Bien que Colin ne soit pas un très bon chanteur en voix claire, les chuchotements (« A mon Ame ») ainsi que le début de « Nowena » touchent. D'ailleurs, il n'est pas le seul à chanter puisque Scott Kelly, guitariste et chanteur de Neurosis, s'invite sur les refrains de « Nowena » ce qui la rend d'autant plus poignante. Les deux voix se répondent, s'entremêlent pour hurler la douleur à l’unisson. Une cigarette à la bouche, le casque sur les oreilles, on déambule dans les rues en regardant les passants. Avançant sans but, les riffs tournent en boucle, la colère s'amplifie et elle redescend et les larmes finissent par couler. L'esprit est torturé par ce va-et-vient continuel de sentiments. A bout de souffle, on attend toujours une nouvelle explosion et elle est imminente. Aucune lassitude ne vient entraver ces sentiments, on est constamment pris aux tripes.

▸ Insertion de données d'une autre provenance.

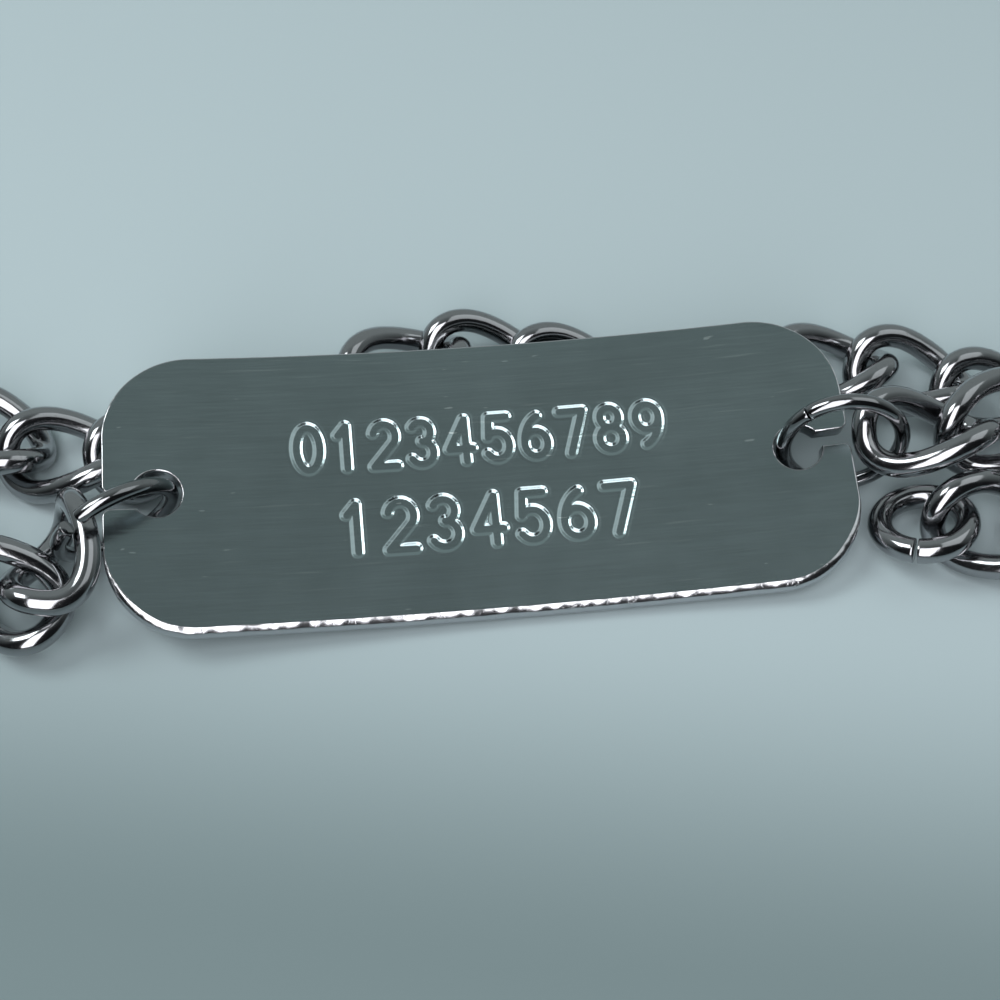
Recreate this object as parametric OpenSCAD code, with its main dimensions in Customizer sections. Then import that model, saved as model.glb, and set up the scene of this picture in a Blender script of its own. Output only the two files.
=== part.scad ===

Si le début de l'album est un peu timide, Amenra a su se rattraper à temps. On ne peut pas se lasser et rester de marbre face à cette détonation finale. Elle résonne sans cesse dans votre tête avec une seule envie : la réécouter encore. Oui, on en veut encore plus. Même si les riffs sont toujours les mêmes avec quelques changements, ce n'est pas grave, c'est ce qui fait la beauté d'Amenra : le minimalisme et la sincérité. Cependant, peut-être que certaines personnes attendant qu'ils fassent autre chose, qu'ils évoluent. Mais est-ce qu'on en a vraiment envie ?
« Novena burns for my brothers at night
A flame that burns the bodies of light ».